When Adam sinned in the Garden of Eden, his act had two major effects on all following generations of mankind. First, sin brought death into the world as God’s promised judgment (Rom. 5:12). Second, man’s constitutional nature was changed so that his heart was turned away from loving God and his fellow man (Rom. 1:18-32). In the Mosaic Law, God revealed His holiness so that man might recognize his own sin and helplessness before God. But this knowledge by itself could not bring salvation. In the New Covenant, God rectified the damage done by Adam by forgiving believers’ sin and changing their natures from spiritual deadness to spiritual life. This salvation is made possible by the sacrificial death of Jesus Christ, who took the penalty for the sins of mankind on the cross, and who has given to believers the Holy Spirit so that they might truly live lives pleasing to Him from their hearts.
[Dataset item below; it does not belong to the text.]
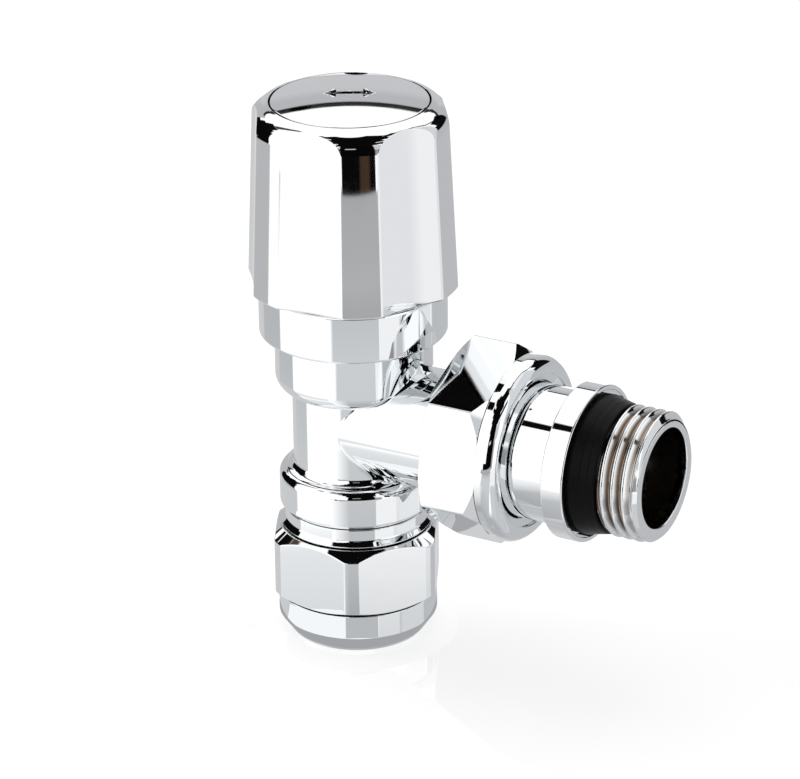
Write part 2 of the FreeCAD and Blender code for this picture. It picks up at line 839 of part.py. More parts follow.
def make_tailpiece():
    spigot_end_x = spigot_x + tail_shoulder_gap
    outside = turned([
        (0, spigot_end_x),
        (spigot_r, spigot_end_x, 0, edge_chamfer),
        (spigot_r, tail_shoulder_x),
        (tail_pipe_r, tail_shoulder_x),
        (tail_pipe_r, tail_flange_x),
        (tail_flange_r, tail_flange_x, tail_flange_round),
        (tail_flange_r, tail_face_x, tail_flange_round),
        (tail_flange_r - tail_flange_rim, tail_face_x),
        (tail_flange_r - tail_flange_rim, tail_recess_x),
        (tail_neck_r, tail_recess_x),
        (tail_neck_r, tail_thread_x),
        (tail_thread_r, tail_thread_x),
        (tail_thread_r, tail_end_x - tail_thread_chamfer),
        (tail_thread_r - tail_thread_chamfer, tail_end_x),
        (0, tail_end_x),
    ])
    ring_half = tail_ring_wire_r + slide_clearance
    ring_groove = turned([
        (tail_ring_r - ring_half, tail_ring_x - ring_half),
        (tail_flange_r, tail_ring_x - ring_half),
        (tail_flange_r, tail_ring_x + ring_half),
        (tail_ring_r - ring_half, tail_ring_x + ring_half),
    ])
    seal_r = union_seal_centre_r()
    seal_half = union_ring_wire_r + seal_clearance
    seal_x = (spigot_end_x + tail_shoulder_x) / 2
    seal_groove = turned([
        (seal_r - seal_half, seal_x - seal_half),
        (spigot_r + slide_clearance, seal_x - seal_half),
        (spigot_r + slide_clearance, seal_x + seal_half),
        (seal_r - seal_half, seal_x + seal_half),
    ])
    waterway_r = spigot_r - tail_spigot_wall
    waterway = bar(waterway_r, spigot_end_x, tail_flange_x)
    socket_hole = hexagon(tail_socket_flats, tail_shoulder_x, tail_end_x, 0.0)
    mouth = bar(tail_bore_r, tail_end_x - tail_bore_length, tail_end_x)
    return on_branch(outside.cut([ring_groove, seal_groove, waterway, socket_hole, mouth]))


def union_seal_centre_r():
    """Radius of the union's sealing ring, which touches the wall of its bore."""
    return spigot_r + slide_clearance - union_ring_wire_r - seal_clearance


def make_union_o_ring():
    middle_x = (spigot_x + tail_shoulder_gap + tail_shoulder_x) / 2
    return on_branch(ring(union_seal_centre_r(), union_ring_wire_r, middle_x))


def make_tail_clip():
    wire = Part.makeTorus(
        tail_ring_r,
        tail_ring_wire_r,
        Vector(0, 0, tail_ring_x),
        Vector(0, 0, 1),
        -180,
        180,
        360 - tail_ring_opening_angle,
    )
    return on_branch(wire)


def make_radiator_seal():
    low_x = tail_recess_x + face_clearance
    tip_x = tail_thread_x - face_clearance
    inner_r = tail_neck_r + seal_clearance
    return along_branch([
        (inner_r, low_x),
        (seal_base_r, low_x),
        (seal_base_r, low_x + seal_base_length, seal_round),
        (seal_tip_r, tip_x, seal_round),
        (inner_r, tip_x),
    ])


pieces = {
    "valve_body": make_valve_body,
    "bonnet": make_bonnet,
    "bonnet_o_ring": make_bonnet_o_ring,
    "gland_washer": make_gland_washer,
    "spindle_o_ring": make_spindle_o_ring,
    "gland_packing": make_gland_packing,
    "gland_nut": make_gland_nut,
    "head_shroud": make_head_shroud,
    "disc_holder": make_disc_holder,
    "disc_washer": make_disc_washer,
    "disc_screw": make_disc_screw,
    "spindle": make_spindle,
    "wheelhead": make_wheelhead,
    "wheelhead_cap": make_wheelhead_cap,
    "head_screw": make_head_screw,
    "head_screw_washer": make_head_screw_washer,
    "union_nut": make_union_nut,
    "tailpiece": make_tailpiece,
    "tail_clip": make_tail_clip,
    "union_o_ring": make_union_o_ring,
    "radiator_seal": make_radiator_seal,
    "olive": make_olive,
    "compression_nut": make_compression_nut,
}

os.makedirs("parts", exist_ok=True)
for name, make in pieces.items():
    make().exportStep("parts/" + name + ".step")
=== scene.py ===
import math

import bpy
import numpy as np
from mathutils import Matrix, Vector


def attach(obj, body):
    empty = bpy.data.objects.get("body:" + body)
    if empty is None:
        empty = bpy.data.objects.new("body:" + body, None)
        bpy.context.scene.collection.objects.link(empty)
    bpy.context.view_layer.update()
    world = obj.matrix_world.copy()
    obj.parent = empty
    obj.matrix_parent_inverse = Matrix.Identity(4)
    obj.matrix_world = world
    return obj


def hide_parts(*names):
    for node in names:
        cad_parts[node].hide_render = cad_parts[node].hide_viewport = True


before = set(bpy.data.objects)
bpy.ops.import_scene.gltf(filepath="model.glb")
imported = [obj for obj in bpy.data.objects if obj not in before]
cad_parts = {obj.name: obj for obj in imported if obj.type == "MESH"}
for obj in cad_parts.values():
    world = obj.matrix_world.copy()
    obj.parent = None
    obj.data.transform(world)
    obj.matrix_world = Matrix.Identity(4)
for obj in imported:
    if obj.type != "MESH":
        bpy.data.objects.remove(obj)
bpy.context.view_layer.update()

# Angled radiator valve with a manual wheelhead. Lengths here are millimetres unless a name says metres.
# Z is the axis of the copper pipe and the wheelhead, X is the axis of the branch to the radiator.
METRES = 0.001
NO_LENGTH = 1e-12
BRANCH_Z = 37.85
BRANCH_R = 9.8
TUBE_R = 10.05
BRANCH_FILLET = 2.2
PIPE_R = 7.6
PIPE_THREAD_PITCH = 1.814
UNION_THREAD_PITCH = 1.5
UNION_X = 20.6
CAP_TOP_Z = 92.2


def even(count):
    """Angles spread evenly round a turned piece."""
    return np.linspace(0, 360, count, endpoint=False)


DEGREES_A_STEP = 8


def outline(corners, closed=True):
    """Section of a piece from corners (r, z), (r, z, rounding) or (r, z, rounding, steps).
    Gives its points, and the direction at the start and at the end of each run between two points."""
    spots = np.array([corner[:2] for corner in corners], float)
    count = len(corners)
    points = []
    starts = []
    ends = []
    for i, corner in enumerate(corners):
        here = spots[i]
        ahead = spots[(i + 1) % count] - here
        behind = here - spots[i - 1]
        if not closed and i == 0:
            behind = ahead
        if not closed and i == count - 1:
            ahead = behind
        ahead = ahead / max(np.hypot(*ahead), NO_LENGTH)
        behind = behind / max(np.hypot(*behind), NO_LENGTH)
        if len(corner) < 3:
            points.append(here)
            starts.append(ahead)
            ends.append(ahead)
            continue
        radius = corner[2]
        turn = math.atan2(behind[0] * ahead[1] - behind[1] * ahead[0], behind @ ahead)
        steps = corner[3] if len(corner) > 3 else max(3, math.ceil(abs(math.degrees(turn)) / DEGREES_A_STEP))
        side = 1 if turn > 0 else -1
        begin = here - behind * radius * math.tan(abs(turn) / 2)
        centre = begin + side * radius * np.array([-behind[1], behind[0]])
        directions = []
        for k in range(steps + 1):
            c, s = math.cos(turn * k / steps), math.sin(turn * k / steps)
            directions.append(np.array([behind[0] * c - behind[1] * s, behind[0] * s + behind[1] * c]))
        for k, along in enumerate(directions):
            points.append(centre - side * radius * np.array([-along[1], along[0]]))
            starts.append(along if k < steps else ahead)
            ends.append(directions[k + 1] if k < steps else ahead)
    return np.array(points), np.array(starts), np.array(ends)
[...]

But believers still anxiously await Christ’s return so that they may be wholly redeemed, since all their unrighteousness and sin will be removed when they receive the glorified bodies in which they will live eternally with God. This act of God will be the final fulfillment of the New Covenant, which is for all who are “in Christ.”
- See Theological Wordbook of the Old Testament, Harris, Archer, Waltke, eds. (Chicago: Moody, 1980), 1:453; and C.E.B. Cranfield, The Epistle to the Romans, ICC (Edinburgh: T. & T. Clark, 1975), 1:214-218.